Many liberal or libertarian political philosophers have at least tacitly treated these distinctions as largely synonymous, with procedural justice, matters concerning the direct actions of people upon each other and their property, being the only things about which anyone has any perfect duties, on their accounts; and conversely, distributive justice, matters concerning who receives what value in the end, being at most subject to imperfect duties, if even that. But I argue that, just as Immanuel Kant showed that the distinction between analytic and synthetic knowledge was orthogonal to the distinction beween a priori and a posteriori knowledge, so too the distinction between procedural and distributive justice is orthogonal to the distinction between perfect and imperfect duties.
At the intersection of matters of distributive justice and perfect duties lies the moral analogue of the synthetic a priori knowledge that Kant introduced. While that synthetic a priori knowledge is about imagining hypothetical things in the mind and exploring what sorts of things could even conceivably be imagined to be, this intersection of perfect duty and distributive justice is where I place the traditional moral concept of "The Golden Rule": if you cannot imagine it seeming acceptable to you for someone else to treat you some way, then you must find it morally unacceptable to treat anyone else that way.
This is very similar to but subtly distinct from the matter of property rights — of not acting upon something contrary to the will of its owner (including a person's body, which they necessarily own, i.e. necessarily have rights over), which lies in the traditional intersection of perfect duties and procedural justice — because it does not rely on any assignment of ownership, but only on experiential introspection; in much the same way that synthetic a priori knowledge is very similar to but subtly different from analytic a priori knowledge, in that it does not rely on any assignment of meaning to words, but only, again, on experiential introspection.
And of course, just as I hold there to be a category of analytic a posteriori knowledge as well, I also hold there to also be an intersection of procedural justice and imperfect duties as well, which is of utmost importance. For while distributive perfect duties are obligatory (as obligation tracks with perfect duty, and omissibility with imperfect duty), for that same reason of them being internal to the will (hence perfect duties), but not in terms of publicly established relationships of rights (hence distributive), they are not interpersonally relatable, and so are only a matter of private justice, not public society.
The only obligations that can be treated publicly are those phrased in terms of property with assigned ownership, procedural perfect duties; but those in turn depend on the procedural imperfect (and thus omissible) duties of assignment of such ownership.
When we assign ownership of certain things to certain people, which is to say that the will of those people controls what it is permissible to do to or with those things, we get procedural matters of perfect duty, where we no longer need to actually do the imagining of what it would feel like to be another person being acted upon in some way, and can just deal in abstract claims. This is where we enter the realm of property rights, things that are right or wrong just in virtue of who owns what and what they do or don't want done with it, regardless of whether it actually inflicts hedonic suffering or not.

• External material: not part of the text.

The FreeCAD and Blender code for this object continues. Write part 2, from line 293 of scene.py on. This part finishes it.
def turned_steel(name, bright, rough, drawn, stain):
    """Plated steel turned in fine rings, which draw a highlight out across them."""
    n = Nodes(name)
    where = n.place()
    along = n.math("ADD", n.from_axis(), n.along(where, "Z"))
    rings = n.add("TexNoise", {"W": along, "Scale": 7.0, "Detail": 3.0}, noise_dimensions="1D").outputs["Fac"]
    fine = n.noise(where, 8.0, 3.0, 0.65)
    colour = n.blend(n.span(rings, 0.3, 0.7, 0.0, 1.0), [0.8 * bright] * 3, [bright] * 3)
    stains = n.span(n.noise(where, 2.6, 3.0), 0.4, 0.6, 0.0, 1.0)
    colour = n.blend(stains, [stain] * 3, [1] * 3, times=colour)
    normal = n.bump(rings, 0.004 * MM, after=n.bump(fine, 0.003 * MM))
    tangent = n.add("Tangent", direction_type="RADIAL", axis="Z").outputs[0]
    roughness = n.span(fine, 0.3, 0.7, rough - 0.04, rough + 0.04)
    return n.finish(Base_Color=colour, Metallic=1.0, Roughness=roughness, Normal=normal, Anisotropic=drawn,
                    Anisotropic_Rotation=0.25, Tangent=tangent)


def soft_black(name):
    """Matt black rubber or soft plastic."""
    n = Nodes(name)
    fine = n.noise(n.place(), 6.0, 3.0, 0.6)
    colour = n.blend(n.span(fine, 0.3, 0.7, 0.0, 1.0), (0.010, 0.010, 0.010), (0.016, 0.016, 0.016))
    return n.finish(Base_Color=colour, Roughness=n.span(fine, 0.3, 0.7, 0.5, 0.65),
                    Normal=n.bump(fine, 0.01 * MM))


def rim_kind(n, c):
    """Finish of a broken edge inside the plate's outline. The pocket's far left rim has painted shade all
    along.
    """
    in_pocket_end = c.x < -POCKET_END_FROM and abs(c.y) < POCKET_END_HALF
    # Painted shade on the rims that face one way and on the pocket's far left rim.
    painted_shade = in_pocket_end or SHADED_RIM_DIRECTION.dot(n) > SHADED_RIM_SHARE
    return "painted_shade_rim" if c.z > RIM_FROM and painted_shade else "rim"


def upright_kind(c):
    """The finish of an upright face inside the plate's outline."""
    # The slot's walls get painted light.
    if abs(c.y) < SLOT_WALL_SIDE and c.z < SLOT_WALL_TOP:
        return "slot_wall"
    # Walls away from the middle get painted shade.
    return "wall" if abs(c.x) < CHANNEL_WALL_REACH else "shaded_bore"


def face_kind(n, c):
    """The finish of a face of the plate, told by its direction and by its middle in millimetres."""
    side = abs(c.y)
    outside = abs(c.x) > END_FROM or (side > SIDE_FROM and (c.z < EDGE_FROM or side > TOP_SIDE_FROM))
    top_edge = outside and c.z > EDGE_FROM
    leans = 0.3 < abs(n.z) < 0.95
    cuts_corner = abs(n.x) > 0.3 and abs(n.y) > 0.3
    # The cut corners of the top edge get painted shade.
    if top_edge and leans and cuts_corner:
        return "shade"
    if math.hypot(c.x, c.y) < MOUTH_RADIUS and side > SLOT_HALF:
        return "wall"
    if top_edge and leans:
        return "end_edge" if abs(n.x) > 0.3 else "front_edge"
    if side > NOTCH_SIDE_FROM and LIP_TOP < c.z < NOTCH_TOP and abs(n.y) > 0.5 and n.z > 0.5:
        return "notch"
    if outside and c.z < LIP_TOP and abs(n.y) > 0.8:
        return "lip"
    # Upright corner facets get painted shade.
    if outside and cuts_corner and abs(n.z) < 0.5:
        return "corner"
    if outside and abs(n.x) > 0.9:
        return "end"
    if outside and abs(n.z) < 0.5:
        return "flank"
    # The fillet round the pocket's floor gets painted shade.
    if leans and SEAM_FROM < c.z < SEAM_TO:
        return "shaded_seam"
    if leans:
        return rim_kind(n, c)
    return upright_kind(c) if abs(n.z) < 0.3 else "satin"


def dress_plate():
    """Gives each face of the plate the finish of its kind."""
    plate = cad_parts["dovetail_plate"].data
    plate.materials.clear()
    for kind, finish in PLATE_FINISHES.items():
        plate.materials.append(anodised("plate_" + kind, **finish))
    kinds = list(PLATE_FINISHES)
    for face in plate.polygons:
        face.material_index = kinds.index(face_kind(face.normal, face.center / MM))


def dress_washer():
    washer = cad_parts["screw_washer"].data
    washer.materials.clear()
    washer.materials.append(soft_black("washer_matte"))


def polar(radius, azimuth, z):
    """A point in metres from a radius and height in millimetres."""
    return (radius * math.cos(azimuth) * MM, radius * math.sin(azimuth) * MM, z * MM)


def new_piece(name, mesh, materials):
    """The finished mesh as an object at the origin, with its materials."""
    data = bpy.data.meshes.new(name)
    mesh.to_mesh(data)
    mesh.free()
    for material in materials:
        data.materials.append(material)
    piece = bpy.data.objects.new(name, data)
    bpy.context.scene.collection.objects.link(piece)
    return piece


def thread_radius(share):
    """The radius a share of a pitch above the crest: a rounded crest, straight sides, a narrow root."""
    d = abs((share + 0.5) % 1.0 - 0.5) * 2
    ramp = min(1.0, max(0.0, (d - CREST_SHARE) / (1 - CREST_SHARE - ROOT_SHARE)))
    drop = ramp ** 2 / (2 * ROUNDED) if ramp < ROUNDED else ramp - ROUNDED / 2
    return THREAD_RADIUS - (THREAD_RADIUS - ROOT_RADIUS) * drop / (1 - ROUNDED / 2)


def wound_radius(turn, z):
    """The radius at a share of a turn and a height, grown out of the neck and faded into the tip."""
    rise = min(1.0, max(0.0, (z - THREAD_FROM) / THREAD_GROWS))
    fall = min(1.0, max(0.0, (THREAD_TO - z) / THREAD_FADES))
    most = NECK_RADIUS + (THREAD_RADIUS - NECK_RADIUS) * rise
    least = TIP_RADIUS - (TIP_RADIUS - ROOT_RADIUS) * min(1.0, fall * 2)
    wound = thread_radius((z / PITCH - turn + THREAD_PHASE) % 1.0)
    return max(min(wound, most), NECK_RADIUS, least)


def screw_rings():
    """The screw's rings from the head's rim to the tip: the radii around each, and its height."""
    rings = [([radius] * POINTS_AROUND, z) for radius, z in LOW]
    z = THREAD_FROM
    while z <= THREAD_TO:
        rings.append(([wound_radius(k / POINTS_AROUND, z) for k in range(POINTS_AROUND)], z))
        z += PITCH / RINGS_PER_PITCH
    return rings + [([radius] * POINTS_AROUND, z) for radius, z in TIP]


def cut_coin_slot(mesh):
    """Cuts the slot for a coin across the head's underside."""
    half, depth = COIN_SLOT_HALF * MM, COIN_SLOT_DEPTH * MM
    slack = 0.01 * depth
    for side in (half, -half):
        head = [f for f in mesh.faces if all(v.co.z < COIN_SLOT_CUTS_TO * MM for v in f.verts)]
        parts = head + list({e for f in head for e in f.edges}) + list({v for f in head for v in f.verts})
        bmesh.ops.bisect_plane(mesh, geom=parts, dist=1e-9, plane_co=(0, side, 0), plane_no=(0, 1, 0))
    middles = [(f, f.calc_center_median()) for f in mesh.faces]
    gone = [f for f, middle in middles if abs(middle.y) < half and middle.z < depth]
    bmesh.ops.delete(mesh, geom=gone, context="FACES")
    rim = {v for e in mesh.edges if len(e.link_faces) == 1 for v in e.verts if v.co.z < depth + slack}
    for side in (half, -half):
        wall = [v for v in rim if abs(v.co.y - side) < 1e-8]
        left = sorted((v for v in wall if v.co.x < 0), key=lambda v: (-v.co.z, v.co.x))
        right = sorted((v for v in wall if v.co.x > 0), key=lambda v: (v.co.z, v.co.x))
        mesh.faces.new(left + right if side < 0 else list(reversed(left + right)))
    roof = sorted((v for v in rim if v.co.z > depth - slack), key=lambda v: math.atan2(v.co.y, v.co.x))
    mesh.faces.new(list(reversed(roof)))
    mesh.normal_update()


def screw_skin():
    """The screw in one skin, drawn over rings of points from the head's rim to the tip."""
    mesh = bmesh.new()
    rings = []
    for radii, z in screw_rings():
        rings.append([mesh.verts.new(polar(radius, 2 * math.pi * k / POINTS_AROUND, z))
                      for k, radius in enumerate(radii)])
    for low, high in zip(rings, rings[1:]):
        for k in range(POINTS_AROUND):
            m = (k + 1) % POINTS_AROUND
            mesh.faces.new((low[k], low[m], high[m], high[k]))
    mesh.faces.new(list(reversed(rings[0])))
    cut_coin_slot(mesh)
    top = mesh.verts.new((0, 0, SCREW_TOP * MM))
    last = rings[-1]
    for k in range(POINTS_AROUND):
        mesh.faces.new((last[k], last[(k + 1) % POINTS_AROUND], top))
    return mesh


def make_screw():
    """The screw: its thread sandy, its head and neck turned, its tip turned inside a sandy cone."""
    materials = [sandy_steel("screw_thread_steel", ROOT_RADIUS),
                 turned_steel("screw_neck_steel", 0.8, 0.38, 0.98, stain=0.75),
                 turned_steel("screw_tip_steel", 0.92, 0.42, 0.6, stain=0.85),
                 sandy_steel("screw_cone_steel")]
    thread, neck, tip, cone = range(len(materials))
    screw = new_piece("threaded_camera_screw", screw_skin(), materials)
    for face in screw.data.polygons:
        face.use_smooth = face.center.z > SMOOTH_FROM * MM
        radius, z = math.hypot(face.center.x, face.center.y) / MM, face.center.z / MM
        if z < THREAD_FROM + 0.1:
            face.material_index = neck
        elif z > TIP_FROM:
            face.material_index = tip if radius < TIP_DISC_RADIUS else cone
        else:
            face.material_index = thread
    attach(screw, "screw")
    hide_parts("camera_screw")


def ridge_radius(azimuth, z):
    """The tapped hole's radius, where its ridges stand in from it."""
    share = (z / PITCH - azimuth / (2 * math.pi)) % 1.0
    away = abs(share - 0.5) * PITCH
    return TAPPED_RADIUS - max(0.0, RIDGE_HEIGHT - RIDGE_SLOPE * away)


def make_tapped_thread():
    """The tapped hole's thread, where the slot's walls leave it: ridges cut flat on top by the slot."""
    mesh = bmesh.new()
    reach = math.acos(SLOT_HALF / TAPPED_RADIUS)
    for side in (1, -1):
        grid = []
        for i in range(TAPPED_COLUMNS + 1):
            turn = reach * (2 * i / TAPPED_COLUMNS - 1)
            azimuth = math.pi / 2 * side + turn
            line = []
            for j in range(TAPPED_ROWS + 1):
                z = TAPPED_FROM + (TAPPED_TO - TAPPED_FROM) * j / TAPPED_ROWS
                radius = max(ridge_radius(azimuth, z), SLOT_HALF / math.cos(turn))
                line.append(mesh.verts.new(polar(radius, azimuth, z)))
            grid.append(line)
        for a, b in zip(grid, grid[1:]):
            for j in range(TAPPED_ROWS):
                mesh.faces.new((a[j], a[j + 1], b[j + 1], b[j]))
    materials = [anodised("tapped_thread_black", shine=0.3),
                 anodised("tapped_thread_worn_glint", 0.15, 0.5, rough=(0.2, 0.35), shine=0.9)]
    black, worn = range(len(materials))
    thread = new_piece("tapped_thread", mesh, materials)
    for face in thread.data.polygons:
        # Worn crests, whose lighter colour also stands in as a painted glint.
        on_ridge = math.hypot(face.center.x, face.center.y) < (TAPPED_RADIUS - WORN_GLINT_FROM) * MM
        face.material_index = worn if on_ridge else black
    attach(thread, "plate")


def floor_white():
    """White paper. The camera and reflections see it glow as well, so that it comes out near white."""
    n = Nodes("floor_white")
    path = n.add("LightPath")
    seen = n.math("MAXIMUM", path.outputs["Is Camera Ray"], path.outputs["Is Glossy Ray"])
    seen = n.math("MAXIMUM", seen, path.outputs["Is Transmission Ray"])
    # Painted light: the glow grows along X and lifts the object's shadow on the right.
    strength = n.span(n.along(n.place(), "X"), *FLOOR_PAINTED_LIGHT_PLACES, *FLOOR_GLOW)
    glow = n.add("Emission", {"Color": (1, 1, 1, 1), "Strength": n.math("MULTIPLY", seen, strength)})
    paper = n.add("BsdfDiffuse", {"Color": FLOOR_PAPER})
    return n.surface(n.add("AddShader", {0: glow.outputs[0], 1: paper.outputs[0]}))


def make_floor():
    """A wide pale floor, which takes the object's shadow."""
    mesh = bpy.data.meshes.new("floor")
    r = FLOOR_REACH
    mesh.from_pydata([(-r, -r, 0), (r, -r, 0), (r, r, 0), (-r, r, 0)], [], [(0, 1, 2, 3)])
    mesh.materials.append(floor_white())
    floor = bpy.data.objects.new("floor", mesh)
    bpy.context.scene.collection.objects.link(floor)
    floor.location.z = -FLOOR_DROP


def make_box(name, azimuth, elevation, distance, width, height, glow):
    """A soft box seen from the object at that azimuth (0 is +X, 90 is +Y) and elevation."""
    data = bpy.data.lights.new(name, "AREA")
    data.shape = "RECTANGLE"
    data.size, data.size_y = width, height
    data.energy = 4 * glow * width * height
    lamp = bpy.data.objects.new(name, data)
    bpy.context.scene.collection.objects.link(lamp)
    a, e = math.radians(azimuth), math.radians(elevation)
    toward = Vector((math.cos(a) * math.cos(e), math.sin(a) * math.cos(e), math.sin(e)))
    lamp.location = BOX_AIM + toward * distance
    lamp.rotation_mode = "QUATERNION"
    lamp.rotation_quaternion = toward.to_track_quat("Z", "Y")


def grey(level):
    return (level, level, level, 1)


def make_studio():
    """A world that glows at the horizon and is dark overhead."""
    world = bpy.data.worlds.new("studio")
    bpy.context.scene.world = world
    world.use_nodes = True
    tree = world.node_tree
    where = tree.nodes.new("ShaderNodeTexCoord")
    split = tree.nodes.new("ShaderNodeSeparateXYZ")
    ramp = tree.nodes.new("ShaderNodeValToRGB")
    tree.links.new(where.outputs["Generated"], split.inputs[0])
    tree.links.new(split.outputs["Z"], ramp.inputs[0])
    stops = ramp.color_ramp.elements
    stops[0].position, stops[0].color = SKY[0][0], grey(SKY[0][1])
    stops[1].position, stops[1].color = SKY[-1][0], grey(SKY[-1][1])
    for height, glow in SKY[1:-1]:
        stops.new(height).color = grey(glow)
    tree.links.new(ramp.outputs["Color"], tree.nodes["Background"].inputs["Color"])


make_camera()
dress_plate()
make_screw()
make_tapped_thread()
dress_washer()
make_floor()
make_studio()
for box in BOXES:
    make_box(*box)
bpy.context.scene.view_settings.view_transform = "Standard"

But this kind of justice in turn depends on another kind of imperfect duty, just as distributive perfect duties depend on distributive imperfect duties. Procedural perfect duty, justice in virtue of who owns what, depends on the assignment of ownership of the things in question, and that is not something that is itself a matter of perfect duty, but only imperfect duty. Nobody inherently owns anything but themselves; rather, sociopolitical communities arbitrarily assign ownership of property to people, and could assign it differently. People own what other people agree that they own, and so long as everyone involved agrees on who owns what, that is all that is necessary for that ownership to be legitimate, to conform to the procedural imperfect duties of who owns what.
But when people disagree about who rightly owns what, we must have some method of deciding who is correct, if we are to salvage the possibility of any procedural justice at all; for if, for example, two people each claim ownership of a tract of land and are each wanting to deny the other the use of it, they will find no agreement on who is morally in the right to do so because they disagree about who owns it and so who has any rights over it at all. Such a conflict could be resolved in a creative and cooperative way by dividing up the land into two parcels, one owned by each person, that would permit both people to get the use that they want out of it without hindering the other's use of it. Or the same property can have multiple owners, so long as the uses of the property by those multiple owners do not conflict in context. (Initially, all property is owned by everyone, and in doing so effectively owned by no one; it is the division of the world into those people who own the property and those who don't that constitutes the assignment of ownership to it.)
But if no such cooperative resolution is to be found, and an answer must be found as to which party to the conflict actually has the correct claim to the property in question, I propose that that answer be found by looking back through the history of the property's usage until the most recent uncontested usage can be found: the most recent claim to ownership that was accepted by the entire community. That is then to be held as the correct assignment of ownership, the imperfect duty of this procedural matter, in much the same way that satisfying all appetites constitute the imperfect duty of distributive matters.